▸ **GIVEN PROBLEM**:
Retype word for word the lines lying between the line containing "reed_plates();" and the line containing "points = [vertex.co", together with those two lines themselves, and nothing besides.

▸ **Stored entries**:
▼
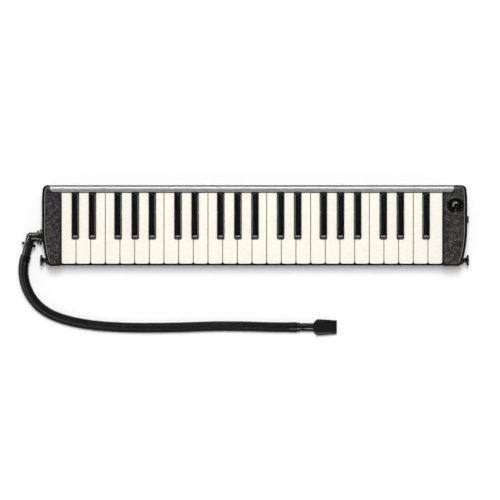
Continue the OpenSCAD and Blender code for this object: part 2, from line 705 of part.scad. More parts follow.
upper_case();
chamber_frame();
bottom_cover();
top_rail();
reed_plates();
pivot_rod();
return_springs();
case_screws();
strap_fittings();
pickup_unit();
blow_elbow();
hose();
hose_tip();
mouthpiece();
volume_knob();
drain_button();
for (n = [0 : keys - 1])
    union() {
        if (is_black(n)) black_key(n);
        else white_key(n);
    }
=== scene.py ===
"""Looks of the melodica, on its CAD frame. Lengths are in millimetres until Shape.piece."""

import json
from math import cos, pi, radians, sin, tan, tau

import bmesh
import bpy
from mathutils import Matrix, Vector, noise

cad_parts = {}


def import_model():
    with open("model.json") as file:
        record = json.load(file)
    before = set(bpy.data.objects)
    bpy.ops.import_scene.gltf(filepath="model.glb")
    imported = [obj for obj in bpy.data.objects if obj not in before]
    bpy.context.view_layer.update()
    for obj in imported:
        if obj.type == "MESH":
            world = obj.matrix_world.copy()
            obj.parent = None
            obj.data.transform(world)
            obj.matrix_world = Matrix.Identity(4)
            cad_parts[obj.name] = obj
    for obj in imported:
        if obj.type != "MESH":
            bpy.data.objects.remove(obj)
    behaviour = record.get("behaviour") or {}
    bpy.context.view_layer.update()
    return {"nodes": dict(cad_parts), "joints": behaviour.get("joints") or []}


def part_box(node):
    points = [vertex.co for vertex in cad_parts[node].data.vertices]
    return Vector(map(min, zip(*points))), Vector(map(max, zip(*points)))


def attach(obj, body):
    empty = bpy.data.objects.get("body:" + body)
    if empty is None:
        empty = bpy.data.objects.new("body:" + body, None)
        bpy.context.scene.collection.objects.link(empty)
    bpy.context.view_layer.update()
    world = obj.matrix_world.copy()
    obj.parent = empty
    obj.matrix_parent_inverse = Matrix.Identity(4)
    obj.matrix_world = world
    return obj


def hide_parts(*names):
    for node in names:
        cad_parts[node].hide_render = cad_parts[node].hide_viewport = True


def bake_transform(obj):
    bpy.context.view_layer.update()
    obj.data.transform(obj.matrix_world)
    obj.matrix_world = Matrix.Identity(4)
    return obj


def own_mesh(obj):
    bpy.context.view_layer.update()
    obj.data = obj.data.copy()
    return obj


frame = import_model()
MM = 0.001
BODY = "instrument_body"


def scene_object(name, data):
    obj = bpy.data.objects.new(name, data)
    bpy.context.scene.collection.objects.link(obj)
    return obj


def node_box(node):
    """Lowest and highest corner of a CAD node."""
    low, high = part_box(node)
    return low / MM, high / MM


def joint(name):
    return next(j for j in frame["joints"] if j["name"] == name)


def joint_point(name):
    return Vector(joint(name)["pos_m"]) / MM


# ---------- sizes, from the frame

HALF_L = node_box("bottom_cover")[1].x
UPPER_LOW, UPPER_HIGH = node_box("upper_case")
RAIL_LOW, RAIL_HIGH = node_box("top_rail")
MOUTH_LOW, MOUTH_HIGH = node_box("mouthpiece")
HALF_W = UPPER_HIGH.y
BODY_H = UPPER_HIGH.z
SEAM_Z = UPPER_LOW.z
KEYS = sorted(n for n in frame["nodes"] if n.startswith("key_"))
KEY_BOX = {k: node_box(k) for k in KEYS}
BLACK = {k: "sharp" in k for k in KEYS}
WHITES = [k for k in KEYS if not BLACK[k]]
BLACKS = [k for k in KEYS if BLACK[k]]
WHITE_TOP = KEY_BOX[WHITES[0]][1].z
BLACK_TOP = max(KEY_BOX[k][1].z for k in KEYS)
BLACK_FRONT = min(KEY_BOX[k][0].y for k in BLACKS)
KEY_X0 = KEY_BOX[WHITES[0]][0].x
KEY_X1 = KEY_BOX[WHITES[-1]][1].x
PAD_Z = KEY_BOX[WHITES[0]][0].z
DECK_Z = PAD_Z - 0.1
PIVOT = joint_point(KEYS[0] + "_press")
PORT = joint_point("blow_elbow_turn")
KNOB = joint_point("dial_turn")
TIP = joint_point("blow_mouthpiece_turn")
WALL = 2.5


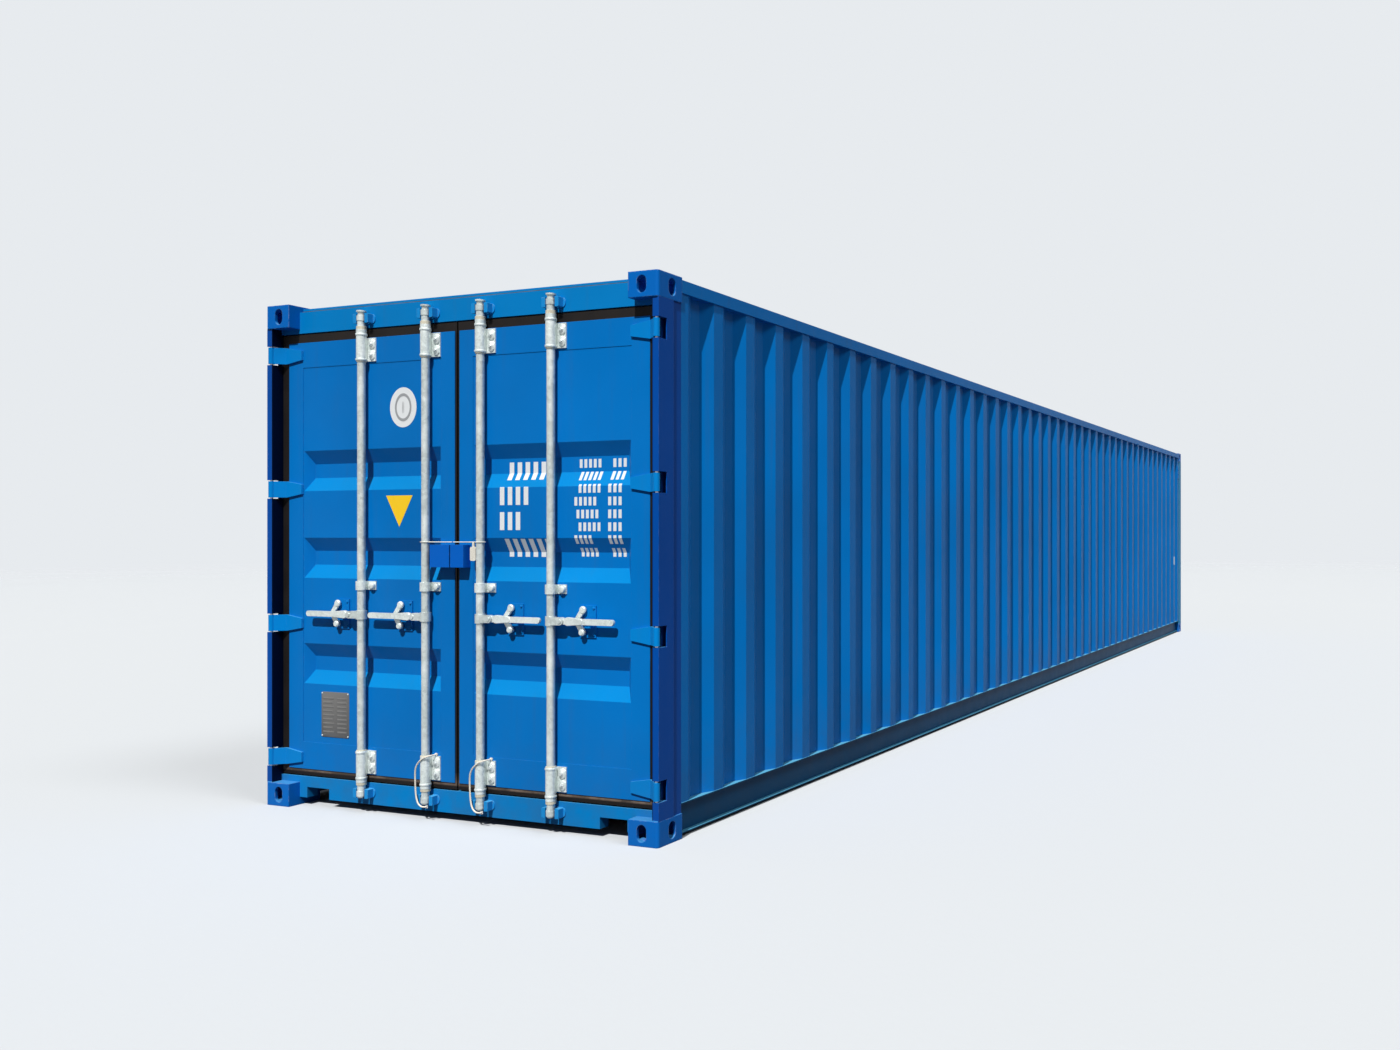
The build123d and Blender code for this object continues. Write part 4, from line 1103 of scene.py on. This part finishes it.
class CONTAINER_OT_welds(ContainerOperator, bpy.types.Operator):
    """Runs weld beads at the posts, header, sill and blades, and the dark sealant line on the header, which
    is also painted shadow under the roof's edge
    """

    bl_idname = "container.welds"
    bl_label = "Weld beads"

    def execute(self, context):
        inset = context.scene.container_gear.weld * WELD_SUNK
        frame_welds(inset)
        # A dark bead along the header's top: sealant, and also a stand-in for the shadow line under the
        # roof's edge.
        bm = bmesh.new()
        seam, reach = Vector((0, behind(SHADOW_SEAL_DEPTH), SHADOW_SEAL_Z)), Vector((top_casting_edge(), 0, 0))
        tube(bm, [seam - reach, seam + reach], [SHADOW_SEAL_RADIUS, SHADOW_SEAL_RADIUS])
        piece("header_seal", bm, "bitumen_undercoat", "frame")
        for word in DOORS:
            leaf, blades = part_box(f"door_frame_{word}"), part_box(f"hinge_blades_{word}")
            bm = bmesh.new()
            x = outward(word) * (max(abs(leaf[0][0]), abs(leaf[1][0])) - BLADE_IN)
            y = leaf[0][1] - inset
            low, high = blades[0][2] + BLADE_END, blades[1][2] - BLADE_END
            for i in range(BLADES):
                z = low + i * (high - low) / (BLADES - 1)
                bead(bm, (x, y, z - BLADE_HALF), (x, y, z + BLADE_HALF))
            leaf_piece("blade_welds", word, bm, "hinge_paint")
        return {"FINISHED"}


# Stage

KEY_WAY, KEY_SPREAD, KEY_COLOR = (-0.2, 1.0, -1.35), 0.8, (1.0, 0.99, 0.97)
SIDE_WAY, SIDE_SPREAD, SIDE_COLOR = (-0.6, 0.1, -0.79), 20.0, (0.95, 0.98, 1.0)
SKY_COLOR = (0.9, 0.95, 1.0, 1)
FLOOR_RADIUS, FADE_START, FADE_END = 70.0, 14.0, 55.0
CAMERA_PLACE = Vector((4.381, -10.304, 1.4))
CAMERA_WAY = Vector((-0.3397, 0.9405, 0.0))
CAMERA_SHIFT = (-0.2169, 0.0075)


def stage_light(name, way, strength, spread_deg, color):
    lamp = bpy.data.lights.new(name, "SUN")
    lamp.energy = strength
    lamp.angle = math.radians(spread_deg)
    lamp.color = color
    new_object(name, lamp).rotation_euler = Vector(way).to_track_quat("-Z", "Y").to_euler()


def seen_rays(tree):
    """1 for rays that see the floor or backdrop, 0 for rays that light the object."""
    rays = add(tree, "LightPath").outputs
    seen = calc("MAXIMUM", rays["Is Camera Ray"], rays["Is Transmission Ray"])
    return calc("MAXIMUM", seen, rays["Is Glossy Ray"])


def studio_floor(stage):
    """A pale round floor that fades into the backdrop far from the object."""
    bm = bmesh.new()
    bmesh.ops.create_circle(bm, cap_ends=True, segments=96, radius=FLOOR_RADIUS)
    mesh = bpy.data.meshes.new("studio_floor")
    bm.to_mesh(mesh)
    bm.free()
    floor = new_object("studio_floor", mesh)
    tree, shader = new_finish("studio_floor")
    place = rest_place(tree)
    away = add(tree, "VectorMath", {"operation": "LENGTH"}, _0=place).outputs["Value"]
    color = blend_color(seen_rays(tree), rgba(stage.floor_bounce), rgba(stage.floor))
    shader.inputs["Specular IOR Level"].default_value = FLOOR_SHINE
    dress(shader, color, 0.8, noise(place, 30.0, 3.0), 0.0004)
    clear = add(tree, "BsdfTransparent")
    mixed = add(tree, "MixShader", _0=spread(away, FADE_START, FADE_END), _1=shader.outputs[0],
                _2=clear.outputs[0])
    feed(tree.nodes["Material Output"].inputs["Surface"], mixed.outputs[0])
    mesh.materials.append(bpy.data.materials["studio_floor"])
    floor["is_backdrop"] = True


def studio_world(stage):
    world = bpy.data.worlds.new("studio")
    bpy.context.scene.world = world
    world.use_nodes = True
    tree = world.node_tree
    tree.nodes.clear()
    sky = add(tree, "Background", Color=SKY_COLOR, Strength=stage.sky)
    back = add(tree, "Background", Color=rgba(stage.backdrop), Strength=1.0)
    both = add(tree, "MixShader", _0=seen_rays(tree), _1=sky.outputs[0], _2=back.outputs[0])
    feed(add(tree, "OutputWorld").inputs["Surface"], both.outputs[0])


class CONTAINER_OT_stage(ContainerOperator, bpy.types.Operator):
    """Sets the floor, backdrop, lights and camera"""

    bl_idname = "container.stage"
    bl_label = "Stage"

    def execute(self, context):
        scene, stage = context.scene, context.scene.container_stage
        studio_floor(stage)
        studio_world(stage)
        stage_light("key_light", KEY_WAY, stage.key, KEY_SPREAD, KEY_COLOR)
        stage_light("side_light", SIDE_WAY, stage.side, SIDE_SPREAD, SIDE_COLOR)
        data = bpy.data.cameras.new("photo_camera")
        data.sensor_width = 36.0
        data.lens = stage.lens
        data.shift_x, data.shift_y = CAMERA_SHIFT
        camera = new_object("photo_camera", data)
        camera.location = CAMERA_PLACE
        camera.rotation_euler = CAMERA_WAY.to_track_quat("-Z", "Y").to_euler()
        scene.camera = camera
        scene.view_settings.view_transform = "Standard"
        return {"FINISHED"}


class CONTAINER_PT_sidebar(bpy.types.Panel):
    """Lists the container's colours, sizes and steps"""

    bl_label = "Container"
    bl_idname = "CONTAINER_PT_sidebar"
    bl_space_type = "VIEW_3D"
    bl_region_type = "UI"
    bl_category = "Container"

    def draw(self, context):
        for group in SETTINGS:
            held = getattr(context.scene, group)
            box = self.layout.box()
            for prop in held.__annotations__:
                box.prop(held, prop)
        for operator in OPERATORS:
            self.layout.operator(operator.bl_idname)


SETTINGS = {
    "container_finish": ContainerFinish, "container_marks": ContainerMarks,
    "container_gear": ContainerGear, "container_stage": ContainerStage,
}
OPERATORS = (CONTAINER_OT_stage, CONTAINER_OT_finishes, CONTAINER_OT_ropes, CONTAINER_OT_marks,
             CONTAINER_OT_fasteners, CONTAINER_OT_forgings, CONTAINER_OT_bushes, CONTAINER_OT_welds)
CLASSES = (*SETTINGS.values(), *OPERATORS, CONTAINER_PT_sidebar)


def register():
    for made in CLASSES:
        bpy.utils.register_class(made)
    for name, group in SETTINGS.items():
        setattr(bpy.types.Scene, name, PointerProperty(type=group))


def unregister():
    for name in SETTINGS:
        delattr(bpy.types.Scene, name)
    for made in reversed(CLASSES):
        bpy.utils.unregister_class(made)


def main():
    register()
    bpy.ops.container.stage()
    bpy.ops.container.finishes()
    bpy.ops.container.ropes()
    bpy.ops.container.marks()
    bpy.ops.container.fasteners()
    bpy.ops.container.forgings()
    bpy.ops.container.bushes()
    bpy.ops.container.welds()


if __name__ == "__main__":
    main()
▲
▸ **OUTPUT OF THE EXERCISE**:
reed_plates();
pivot_rod();
return_springs();
case_screws();
strap_fittings();
pickup_unit();
blow_elbow();
hose();
hose_tip();
mouthpiece();
volume_knob();
drain_button();
for (n = [0 : keys - 1])
    union() {
        if (is_black(n)) black_key(n);
        else white_key(n);
    }
=== scene.py ===
"""Looks of the melodica, on its CAD frame. Lengths are in millimetres until Shape.piece."""

import json
from math import cos, pi, radians, sin, tan, tau

import bmesh
import bpy
from mathutils import Matrix, Vector, noise

cad_parts = {}


def import_model():
    with open("model.json") as file:
        record = json.load(file)
    before = set(bpy.data.objects)
    bpy.ops.import_scene.gltf(filepath="model.glb")
    imported = [obj for obj in bpy.data.objects if obj not in before]
    bpy.context.view_layer.update()
    for obj in imported:
        if obj.type == "MESH":
            world = obj.matrix_world.copy()
            obj.parent = None
            obj.data.transform(world)
            obj.matrix_world = Matrix.Identity(4)
            cad_parts[obj.name] = obj
    for obj in imported:
        if obj.type != "MESH":
            bpy.data.objects.remove(obj)
    behaviour = record.get("behaviour") or {}
    bpy.context.view_layer.update()
    return {"nodes": dict(cad_parts), "joints": behaviour.get("joints") or []}


def part_box(node):
    points = [vertex.co for vertex in cad_parts[node].data.vertices]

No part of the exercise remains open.